For residents on the lower peninsula, king tides and moderate rain events can now cause the kind of flooding that once required a tropical storm. The problem is especially acute along the historic Battery and in neighborhoods built on filled-in marshland, where elevations are lowest and subsidence tends to be worst.
What’s at Stake Financially
The U.S. Army Corps of Engineers has studied the Charleston Peninsula’s flood exposure in detail. The total value of assets on the peninsula, including homes, businesses, historic structures, and infrastructure, is approximately $14 billion. Without new flood protection, the Corps estimates cumulative flood damages of about $11.2 billion in present value over the period from 2026 to 2075, averaging roughly $416 million per year. Even under current conditions, before accounting for further sea level rise, annual expected damages already sit around $367 million.
The timing of storms relative to tides makes Charleston’s risk especially volatile. A major coastal storm hitting at high tide would be catastrophic. But even storms that pass offshore can push enough surge into Charleston Harbor to cause severe damage across the low-lying peninsula.
How the City Is Responding
Charleston has begun reinforcing its defenses, starting with the Low Battery seawall along the southern edge of the peninsula. The historic wall, which has been overtopped during storms with increasing regularity, is being studied for a complete reconstruction that would raise its height by at least one foot and extend its useful life to 75 years or more. The project involves full demolition and replacement, making it the most expensive and disruptive option but the one designed for long-term resilience.
The Army Corps construction project for broader peninsula flood protection is scheduled to begin in 2026. The goal is to reduce the gap between existing-condition damages and the much higher damages projected as seas continue to rise. Still, infrastructure projects like these take years to complete, and the water isn’t waiting. The rate of sea level rise in Charleston has roughly doubled each decade since the 1980s, meaning the city is building defenses against a moving target.
The Double Threat Explained
What makes Charleston’s situation particularly challenging is that sinking land and rising seas aren’t separate problems. They compound each other. If the ocean rises half an inch and the ground drops half an inch, the effective change in water level relative to the city is a full inch.
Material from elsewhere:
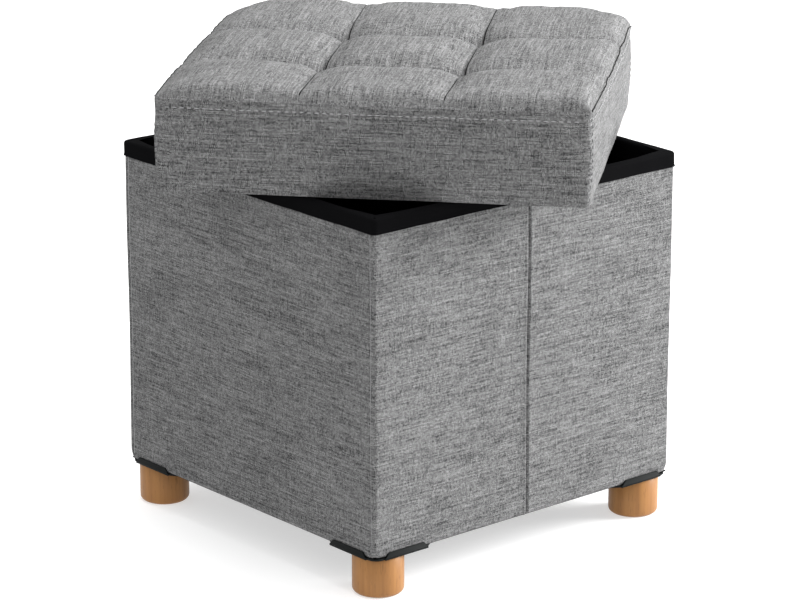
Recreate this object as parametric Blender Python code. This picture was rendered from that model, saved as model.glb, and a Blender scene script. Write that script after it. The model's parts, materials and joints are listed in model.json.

This is why Charleston’s “relative” sea level rise outpaces the global average. The ocean is doing what it’s doing everywhere, but the ground beneath Charleston is meeting it partway.
Groundwater also plays an underappreciated role. Recent research highlights that the interaction between rising seas and underground water levels can push saltwater further into the soil, weaken foundations, and increase flooding in areas that aren’t directly on the coast. As sea levels climb, the underground water table rises with them, reducing the ground’s ability to absorb rainfall and making surface flooding worse even in areas set back from the harbor.
Charleston isn’t going to disappear overnight. But the data is clear: the city is losing elevation from below while water rises from above, and both processes are accelerating. For anyone living on or investing in the peninsula, the practical reality is a city where today’s unusual flood will be tomorrow’s normal high tide.